Look homeward, angels

From the St. Louis Post-Dispatch:

Inside this little workshop in Edwardsville — amid paint drops and plaster dust — angels get new wings.

They come here from all over Missouri, Illinois and parts of Indiana to have their arms reattached or their heads glued back on. And there usually are some saints, as well, waiting for new noses or fingers or toes.

When they go back to their churches, their robes have been freshly airbrushed and their faces gleam.

They look simply heavenly.

On a recent morning, it was business as usual at the art studio of Max Autenrieb Church Interior Decorating, which creates and restores ecclesiastical art.

Kathy Bequette was airbrushing flesh-colored paint onto a life-size statue of Jesus Christ, while a smaller statue of the risen Jesus, with a repaired left arm, awaited its new coating. St. Stanislaus Kostka parish in St. Louis was expecting that statue home for Easter services.

At the edge of a worktable stood a tall St. Joseph, holding a new staff with white lilies. But a distressed St. Brendan was still waiting to have a broken hand replaced.

Upstairs, in a tiny room just off a loft, Brenda Wasser, a granddaughter of the studio’s namesake, was drawing a dove that would become the centerpiece for a church mural.

Two Franciscan Brothers of the Holy Cross had already stopped by to pick up a statue of Jesus to be displayed on Easter Sunday in their chapel at St. James Monastery in Springfield, Ill.

“Wow,” said Brother John Francis Tyrrell, as he walked in the door and saw the figure, which had been meticulously sanded and repainted. The statue was seatbelted safely into their car’s back seat for the trip home.

“It’s tremendous what they are doing here,” Brother Christian Guertin said.

“They are carrying on the tradition of their grandfather. Max Autenrieb was a tremendous artist.”

This is a family business, now in its third and fourth generations, that traces its roots to the 1920s when artist Max Autenrieb left Germany to paint frescos at St. Boniface Roman Catholic Church in Edwardsville. He became known for the murals and frescos he painted in churches throughout the Midwest.

His grandson Kevin Autenrieb, 53, now owns the place. He says the art restoration business was a natural offshoot of the company’s main business, which is the painting and decorating of church interiors. Autenrieb is Wasser’s brother. Autenrieb’s son Andy and daughter Lori also work for the company, and Wasser’s daughter Ericca does sometimes, too.

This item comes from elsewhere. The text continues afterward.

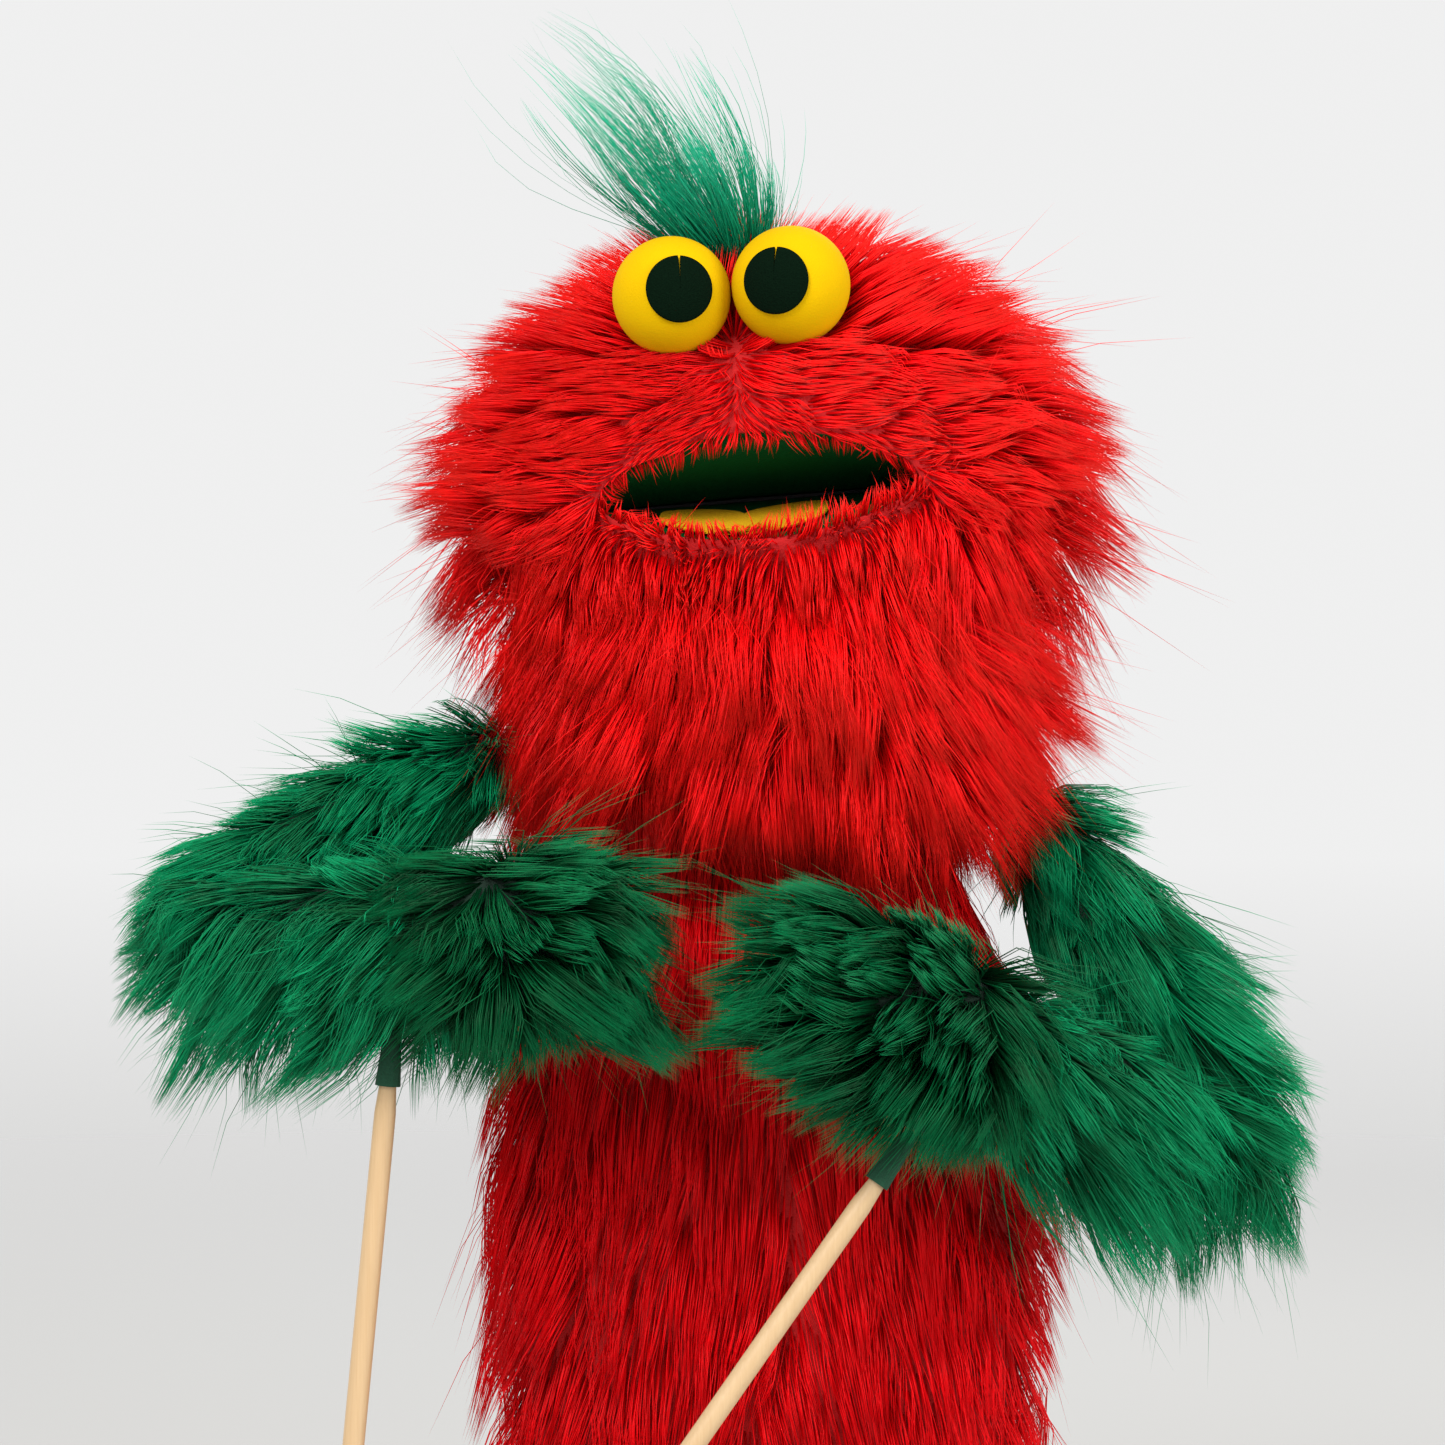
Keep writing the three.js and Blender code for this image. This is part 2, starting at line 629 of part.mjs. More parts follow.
function rod() {
  return revolve([
    [0, -ROD_LENGTH],
    [ROD_RADIUS, -ROD_LENGTH],
    [ROD_RADIUS, -ROD_TAPER],
    [ROD_TIP_RADIUS, 0],
    [0, 0],
  ]);
}

// A cloth cup, sewn under the arm, that the rod's point is pushed into.
function rodPocket() {
  const taper = (ROD_RADIUS - ROD_TIP_RADIUS) / ROD_TAPER;
  const radiusAt = (down) => ROD_TIP_RADIUS + taper * down + GAP;
  const rim = -POCKET.length;
  return revolve([
    [0, GAP],
    [radiusAt(0), GAP],
    [radiusAt(POCKET.length), rim],
    [radiusAt(POCKET.length) + POCKET.wall, rim],
    [POCKET.dome, 0],
    [POCKET.dome * 0.7, POCKET.dome * 0.7],
    [0, POCKET.dome],
  ]);
}

for (const { name, side, shoulderHeight, upper, fore, rodAt, rod: rodDirection } of ARMS) {
  const shoulder = new THREE.Vector3(side * SHOULDER_SIDE, 0, shoulderHeight);
  const upperDirection = upper.clone().normalize();
  const foreDirection = fore.clone().normalize();
  const elbow = shoulder.clone().addScaledVector(upperDirection, UPPER_ARM);
  // The elbow's seam lies across the plane that the arm folds in.
  const seam = new THREE.Vector3().crossVectors(upperDirection, foreDirection).normalize();

  // A cloth tab, sewn to the sleeve, that the arm swings on.
  const seamSide = along(bodyOutline, shoulderHeight - TAB.height / 2) + GAP;
  const tabEnd = SHOULDER_SIDE + TAB.past;
  const tabShape = new THREE.BoxGeometry(tabEnd - seamSide, TAB.thickness, TAB.height);
  tabShape.translate((side * (tabEnd + seamSide)) / 2, 0, shoulderHeight);
  add(puppet, `${name}_shoulder_tab`, tabShape, looks.greenCotton);

  const upperFrame = frameAt(shoulder, upperDirection, seam);
  puppet.add(upperFrame);
  add(upperFrame, `${name}_upper_arm_fur`, limbTube(upperArmStations, ARM_PILE), looks.greenFur);
  add(
    upperFrame,
    `${name}_upper_arm_stuffing`,
    limbCore(upperArmStations.slice(1, -1), ARM_PILE),
    looks.stuffing,
  );
  const thread = new THREE.CylinderGeometry(THREAD.radius, THREAD.radius, THREAD.length, 10)
    .rotateZ(Math.PI / 2)
    .translate(0, 0, UPPER_ARM);
  add(upperFrame, `${name}_elbow_stitching`, thread, looks.elastic);

  const foreFrame = frameAt(elbow, foreDirection, seam);
  puppet.add(foreFrame);
  add(foreFrame, `${name}_forearm_fur`, limbTube(forearmStations, ARM_PILE), looks.greenFur);
  add(
    foreFrame,
    `${name}_forearm_stuffing`,
    limbCore(forearmStations.slice(1), ARM_PILE),
    looks.stuffing,
  );
  add(foreFrame, `${name}_paw_fur`, pawFur().translate(0, 0, WRIST), looks.greenFur);
  add(foreFrame, `${name}_paw_stuffing`, pawStuffing().translate(0, 0, WRIST), looks.stuffing);

  // The rod hangs from a tab on the arm's underside, clear of the pile.
  const down = new THREE.Vector3(0, 0, -1);
  down.addScaledVector(foreDirection, -down.dot(foreDirection)).normalize();
  const tabFront = rodAt + ROD_TAB.length / 2;
  const reach =
    tabFront > WRIST
      ? along(pawWidths, tabFront - WRIST)
      : along(widths(forearmStations), tabFront);
  const root = elbow.clone().addScaledVector(foreDirection, rodAt);
  const rodTab = frameAt(
    root.clone().addScaledVector(down, reach + GAP + ROD_TAB.height / 2),
    foreDirection,
    down,
  );
  puppet.add(rodTab);
  const rodTabShape = new THREE.BoxGeometry(ROD_TAB.height, ROD_TAB.thickness, ROD_TAB.length);
  add(rodTab, `${name}_rod_tab`, rodTabShape, looks.greenCotton);

  const pivot = root.clone().addScaledVector(down, reach + ROD_TAB.height + POCKET.dome + 3 * GAP);
  const up = rodDirection.clone().normalize().negate();
  const rodFrame = frameAt(pivot, up, new THREE.Vector3().crossVectors(new THREE.Vector3(0, 1, 0), up));
  puppet.add(rodFrame);
  add(rodFrame, `${name}_arm_rod`, rod(), looks.wood);
  add(rodFrame, `${name}_rod_pocket`, rodPocket(), looks.greenCotton);
}

export default puppet;
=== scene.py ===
# A furry hand-and-rod puppet: a red fur sleeve worn on the forearm, a wide furry head with a moving mouth,
# green fur arms folded in front, and a wooden dowel under each paw.

import json
import math

import bmesh
import bpy
import numpy as np
from mathutils import Matrix, Vector
from mathutils.kdtree import KDTree


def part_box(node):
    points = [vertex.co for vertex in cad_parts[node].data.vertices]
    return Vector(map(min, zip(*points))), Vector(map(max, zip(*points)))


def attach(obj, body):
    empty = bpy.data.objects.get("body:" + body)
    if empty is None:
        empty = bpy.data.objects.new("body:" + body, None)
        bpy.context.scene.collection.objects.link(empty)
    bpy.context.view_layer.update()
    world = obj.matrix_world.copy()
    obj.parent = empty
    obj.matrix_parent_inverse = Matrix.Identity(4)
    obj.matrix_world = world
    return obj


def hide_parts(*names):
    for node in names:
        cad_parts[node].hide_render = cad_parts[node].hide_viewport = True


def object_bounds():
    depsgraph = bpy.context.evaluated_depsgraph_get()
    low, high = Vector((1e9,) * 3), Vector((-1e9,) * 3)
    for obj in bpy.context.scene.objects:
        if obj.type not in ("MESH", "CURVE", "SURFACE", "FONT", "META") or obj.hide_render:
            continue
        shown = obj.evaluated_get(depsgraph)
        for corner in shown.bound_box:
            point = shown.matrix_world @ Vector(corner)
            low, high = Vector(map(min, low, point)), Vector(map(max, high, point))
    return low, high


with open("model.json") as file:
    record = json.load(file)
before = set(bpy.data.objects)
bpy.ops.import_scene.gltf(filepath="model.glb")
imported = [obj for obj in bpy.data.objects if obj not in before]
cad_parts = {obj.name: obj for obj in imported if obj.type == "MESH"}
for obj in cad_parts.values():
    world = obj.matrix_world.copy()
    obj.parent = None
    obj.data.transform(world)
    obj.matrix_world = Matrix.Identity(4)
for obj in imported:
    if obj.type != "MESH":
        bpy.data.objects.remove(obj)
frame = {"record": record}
cad_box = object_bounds()

# ---- Studio ---------------------------------------------------------------------------------------
# The puppet is held up before a plain pale backdrop. A long lens looks at it level with the chin, the floor
# fades out behind, and three broad soft lamps stand above it, the strongest on its right.

camera_data = bpy.data.cameras.new("camera")
camera_data.lens = 96.4
camera_data.sensor_width = 36
camera_data.clip_end = 50
camera = bpy.data.objects.new("camera", camera_data)
camera.location = (-0.020, -1.700, 0.343)
camera.rotation_euler = (math.radians(90), 0, 0)
bpy.context.collection.objects.link(camera)
bpy.context.scene.camera = camera
bpy.context.scene.view_settings.view_transform = "Standard"


class Wire:
    """One socket of a material, so that a pattern is written as a sum."""

    def __init__(self, look, socket):
        self.look, self.socket = look, socket

    def math(self, operation, a, b):
        return self.look.node("ShaderNodeMath", {"operation": operation}, {0: a, 1: b})

    def __add__(self, b):
        return self.math("ADD", self, b)

    def __radd__(self, a):
        return self.math("ADD", a, self)

    def __mul__(self, b):
        return self.math("MULTIPLY", self, b)

    def __pow__(self, b):
        return self.math("POWER", self, b)


class Look:
    """A material whose nodes are made by one call each. fixed holds what is the same all over the surface."""

    def __init__(self, name, roughness=0.8, **fixed):
        self.material = bpy.data.materials.new(name)
        self.material.use_nodes = True
        self.tree = self.material.node_tree
        self.surface = self.tree.nodes["Principled BSDF"]
        self.surface.inputs["Roughness"].default_value = roughness
        for socket, value in fixed.items():
            self.surface.inputs[socket.replace("_", " ")].default_value = value

    def node(self, kind, settings=None, sockets=None, out=0):
        made = self.tree.nodes.new(kind)
        for key, value in (settings or {}).items():
            setattr(made, key, value)
        for key, value in (sockets or {}).items():
            if isinstance(value, Wire):
                self.tree.links.new(value.socket, made.inputs[key])
            else:
                made.inputs[key].default_value = value
        return Wire(self, made.outputs[out])

    def wear(self, **sockets):
        for socket, wire in sockets.items():
            self.tree.links.new(wire.socket, self.surface.inputs[socket.replace("_", " ")])
        return self

    def place(self):
        return self.node("ShaderNodeTexCoord", out="Object")

    def noise(self, scale, detail=3, stretch=(1, 1, 1)):
        at = self.node("ShaderNodeMapping", {}, {"Vector": self.place(), "Scale": stretch})
        return self.node("ShaderNodeTexNoise", {}, {"Vector": at, "Scale": scale, "Detail": detail})

    def mix(self, share, a, b):
        sides = {6: a if isinstance(a, Wire) else (*a, 1), 7: b if isinstance(b, Wire) else (*b, 1)}
        return self.node("ShaderNodeMix", {"data_type": "RGBA"}, {0: share, **sides}, out=2)

    def bump(self, height, distance, strength=1.0):
        sockets = {"Height": height, "Distance": distance, "Strength": strength}
        return self.node("ShaderNodeBump", {}, sockets)


def put_on(piece, look):
    piece.data.materials.clear()
    piece.data.materials.append(look.material)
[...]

Restoration work goes on year-round at the studio, but the weeks before Christmas and Easter are particularly busy because churches want their damaged nativity sets or stations of the cross repaired in time for holiday services.

“There are always last-minute calls: ‘We’ve got a problem here. Jesus doesn’t have an arm,'” Autenrieb said.

Sometimes, Wasser, 45, is asked to refurbish a mural originally painted by her grandfather. She has an art degree from Southern Illinois University Edwardsville, but she also learned techniques from her grandfather, who died in 1987, and her father, Fred Autenrieb, and aunt Mary Pizzini. When the studio is commissioned to do original murals, Wasser said, she might turn to her grandfather’s original sketches for inspiration.

Every job offers a challenge, whether it’s matching old paint colors or rescuing murals that have been hidden under layers of paint.

“It’s never the same thing twice,” Wasser said.

Autenrieb said the company does work for many denominations, including Lutheran, Methodist and United Church of Christ, as well as Russian Orthodox churches, but Roman Catholic churches account for the largest percentage.

Statues that were brought from Germany and other European countries during the last century are often irreplaceable, and many of the U.S. companies that once produced plaster statues have gone out of business. Newer religious statues are often made of molded fiberglass.

Restoring religious statues is highly specialized, and only a handful of shops do this work in the St. Louis area.

The cost can vary, depending on size and how detailed the work will be, but the average price for a 5-foot statue is $650, Autenrieb said.

Bequette, who has worked at the studio for 16 years, says the staff will occasionally visit a church after the statues have been reinstalled.

“It’s fun to see them back in their homes,” she said.